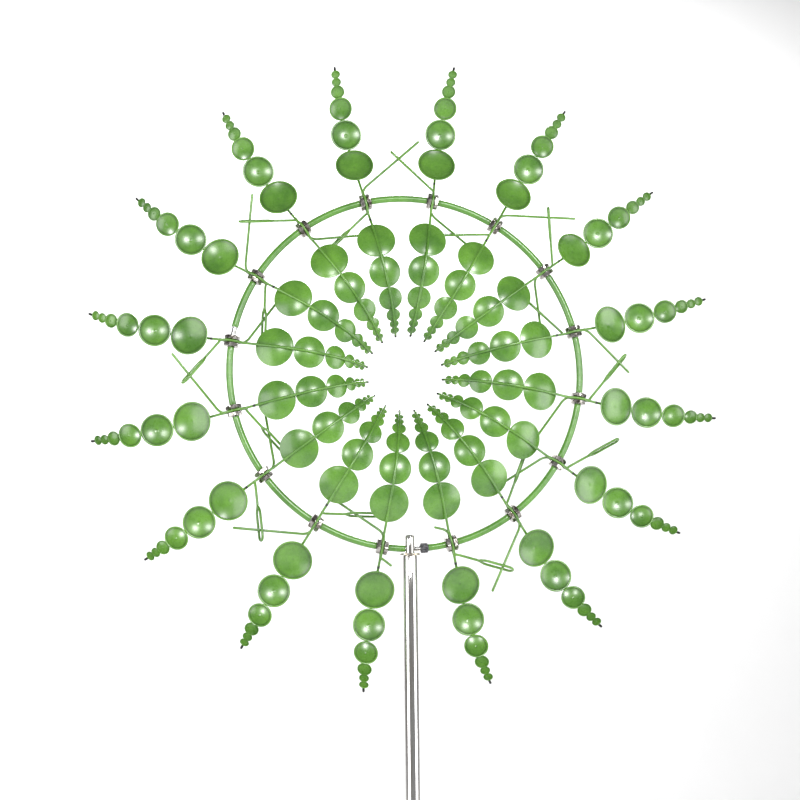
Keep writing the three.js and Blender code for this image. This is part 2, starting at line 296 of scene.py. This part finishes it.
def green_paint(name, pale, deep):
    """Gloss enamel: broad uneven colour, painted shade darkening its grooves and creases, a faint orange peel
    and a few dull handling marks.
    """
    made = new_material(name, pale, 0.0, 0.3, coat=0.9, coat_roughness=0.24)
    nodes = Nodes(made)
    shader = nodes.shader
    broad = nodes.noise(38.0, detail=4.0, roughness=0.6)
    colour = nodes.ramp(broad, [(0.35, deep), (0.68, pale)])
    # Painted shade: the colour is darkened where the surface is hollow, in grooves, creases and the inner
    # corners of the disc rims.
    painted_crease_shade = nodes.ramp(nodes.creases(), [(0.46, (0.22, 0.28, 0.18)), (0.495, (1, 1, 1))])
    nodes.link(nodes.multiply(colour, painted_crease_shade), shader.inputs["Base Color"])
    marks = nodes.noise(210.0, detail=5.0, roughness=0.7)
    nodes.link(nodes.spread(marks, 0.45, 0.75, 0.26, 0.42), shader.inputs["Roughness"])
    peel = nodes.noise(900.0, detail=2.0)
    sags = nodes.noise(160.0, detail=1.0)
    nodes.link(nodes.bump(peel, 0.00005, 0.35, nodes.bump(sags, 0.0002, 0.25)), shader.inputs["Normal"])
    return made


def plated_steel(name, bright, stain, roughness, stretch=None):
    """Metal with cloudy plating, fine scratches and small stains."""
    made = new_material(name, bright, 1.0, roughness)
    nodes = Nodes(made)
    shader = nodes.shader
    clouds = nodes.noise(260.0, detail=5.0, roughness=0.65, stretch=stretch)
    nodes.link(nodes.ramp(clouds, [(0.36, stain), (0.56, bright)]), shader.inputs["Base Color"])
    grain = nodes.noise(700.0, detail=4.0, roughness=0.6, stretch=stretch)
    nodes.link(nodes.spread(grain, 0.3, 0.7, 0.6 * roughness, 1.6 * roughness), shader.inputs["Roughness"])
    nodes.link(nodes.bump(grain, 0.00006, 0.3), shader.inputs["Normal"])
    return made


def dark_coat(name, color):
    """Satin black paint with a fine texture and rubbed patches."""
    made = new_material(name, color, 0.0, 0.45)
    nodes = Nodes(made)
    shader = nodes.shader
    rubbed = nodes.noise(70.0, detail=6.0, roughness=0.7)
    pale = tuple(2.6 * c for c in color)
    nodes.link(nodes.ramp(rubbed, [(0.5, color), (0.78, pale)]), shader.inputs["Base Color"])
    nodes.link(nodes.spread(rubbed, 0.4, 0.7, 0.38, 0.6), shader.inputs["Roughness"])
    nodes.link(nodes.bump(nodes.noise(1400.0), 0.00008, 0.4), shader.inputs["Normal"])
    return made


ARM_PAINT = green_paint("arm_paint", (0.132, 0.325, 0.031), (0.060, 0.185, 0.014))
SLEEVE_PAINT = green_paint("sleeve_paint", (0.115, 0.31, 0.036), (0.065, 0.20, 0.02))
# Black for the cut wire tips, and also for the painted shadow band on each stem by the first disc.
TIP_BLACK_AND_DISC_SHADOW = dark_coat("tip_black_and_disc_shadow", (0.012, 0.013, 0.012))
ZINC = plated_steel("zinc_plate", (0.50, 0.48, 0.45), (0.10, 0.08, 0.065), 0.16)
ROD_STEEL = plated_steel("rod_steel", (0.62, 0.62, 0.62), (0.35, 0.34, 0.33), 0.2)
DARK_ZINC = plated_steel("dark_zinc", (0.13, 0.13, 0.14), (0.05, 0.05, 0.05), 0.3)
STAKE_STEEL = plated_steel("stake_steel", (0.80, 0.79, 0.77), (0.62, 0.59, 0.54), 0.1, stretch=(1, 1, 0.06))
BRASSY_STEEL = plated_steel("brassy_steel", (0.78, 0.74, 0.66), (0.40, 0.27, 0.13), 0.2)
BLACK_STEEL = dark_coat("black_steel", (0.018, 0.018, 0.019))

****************

* _EXERCISE DIRECTIONS_: All of the material must be reproduced exactly.

* _RESULT OF THIS TASK_:
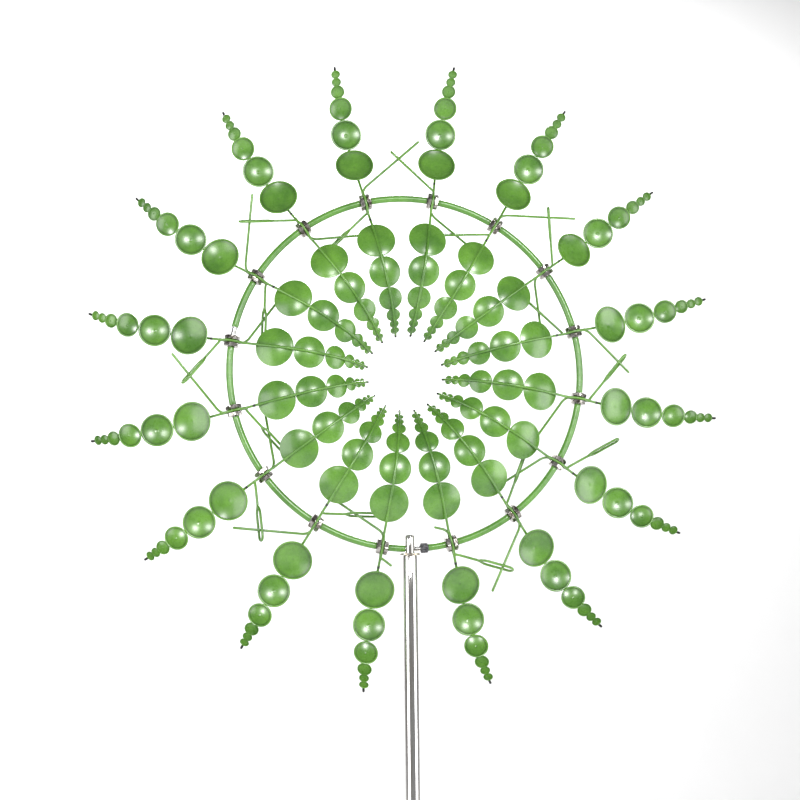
Keep writing the three.js and Blender code for this image. This is part 2, starting at line 296 of scene.py. This part finishes it.
def green_paint(name, pale, deep):
    """Gloss enamel: broad uneven colour, painted shade darkening its grooves and creases, a faint orange peel
    and a few dull handling marks.
    """
    made = new_material(name, pale, 0.0, 0.3, coat=0.9, coat_roughness=0.24)
    nodes = Nodes(made)
    shader = nodes.shader
    broad = nodes.noise(38.0, detail=4.0, roughness=0.6)
    colour = nodes.ramp(broad, [(0.35, deep), (0.68, pale)])
    # Painted shade: the colour is darkened where the surface is hollow, in grooves, creases and the inner
    # corners of the disc rims.
    painted_crease_shade = nodes.ramp(nodes.creases(), [(0.46, (0.22, 0.28, 0.18)), (0.495, (1, 1, 1))])
    nodes.link(nodes.multiply(colour, painted_crease_shade), shader.inputs["Base Color"])
    marks = nodes.noise(210.0, detail=5.0, roughness=0.7)
    nodes.link(nodes.spread(marks, 0.45, 0.75, 0.26, 0.42), shader.inputs["Roughness"])
    peel = nodes.noise(900.0, detail=2.0)
    sags = nodes.noise(160.0, detail=1.0)
    nodes.link(nodes.bump(peel, 0.00005, 0.35, nodes.bump(sags, 0.0002, 0.25)), shader.inputs["Normal"])
    return made


def plated_steel(name, bright, stain, roughness, stretch=None):
    """Metal with cloudy plating, fine scratches and small stains."""
    made = new_material(name, bright, 1.0, roughness)
    nodes = Nodes(made)
    shader = nodes.shader
    clouds = nodes.noise(260.0, detail=5.0, roughness=0.65, stretch=stretch)
    nodes.link(nodes.ramp(clouds, [(0.36, stain), (0.56, bright)]), shader.inputs["Base Color"])
    grain = nodes.noise(700.0, detail=4.0, roughness=0.6, stretch=stretch)
    nodes.link(nodes.spread(grain, 0.3, 0.7, 0.6 * roughness, 1.6 * roughness), shader.inputs["Roughness"])
    nodes.link(nodes.bump(grain, 0.00006, 0.3), shader.inputs["Normal"])
    return made


def dark_coat(name, color):
    """Satin black paint with a fine texture and rubbed patches."""
    made = new_material(name, color, 0.0, 0.45)
    nodes = Nodes(made)
    shader = nodes.shader
    rubbed = nodes.noise(70.0, detail=6.0, roughness=0.7)
    pale = tuple(2.6 * c for c in color)
    nodes.link(nodes.ramp(rubbed, [(0.5, color), (0.78, pale)]), shader.inputs["Base Color"])
    nodes.link(nodes.spread(rubbed, 0.4, 0.7, 0.38, 0.6), shader.inputs["Roughness"])
    nodes.link(nodes.bump(nodes.noise(1400.0), 0.00008, 0.4), shader.inputs["Normal"])
    return made


ARM_PAINT = green_paint("arm_paint", (0.132, 0.325, 0.031), (0.060, 0.185, 0.014))
SLEEVE_PAINT = green_paint("sleeve_paint", (0.115, 0.31, 0.036), (0.065, 0.20, 0.02))
# Black for the cut wire tips, and also for the painted shadow band on each stem by the first disc.
TIP_BLACK_AND_DISC_SHADOW = dark_coat("tip_black_and_disc_shadow", (0.012, 0.013, 0.012))
ZINC = plated_steel("zinc_plate", (0.50, 0.48, 0.45), (0.10, 0.08, 0.065), 0.16)
ROD_STEEL = plated_steel("rod_steel", (0.62, 0.62, 0.62), (0.35, 0.34, 0.33), 0.2)
DARK_ZINC = plated_steel("dark_zinc", (0.13, 0.13, 0.14), (0.05, 0.05, 0.05), 0.3)
STAKE_STEEL = plated_steel("stake_steel", (0.80, 0.79, 0.77), (0.62, 0.59, 0.54), 0.1, stretch=(1, 1, 0.06))
BRASSY_STEEL = plated_steel("brassy_steel", (0.78, 0.74, 0.66), (0.40, 0.27, 0.13), 0.2)
BLACK_STEEL = dark_coat("black_steel", (0.018, 0.018, 0.019))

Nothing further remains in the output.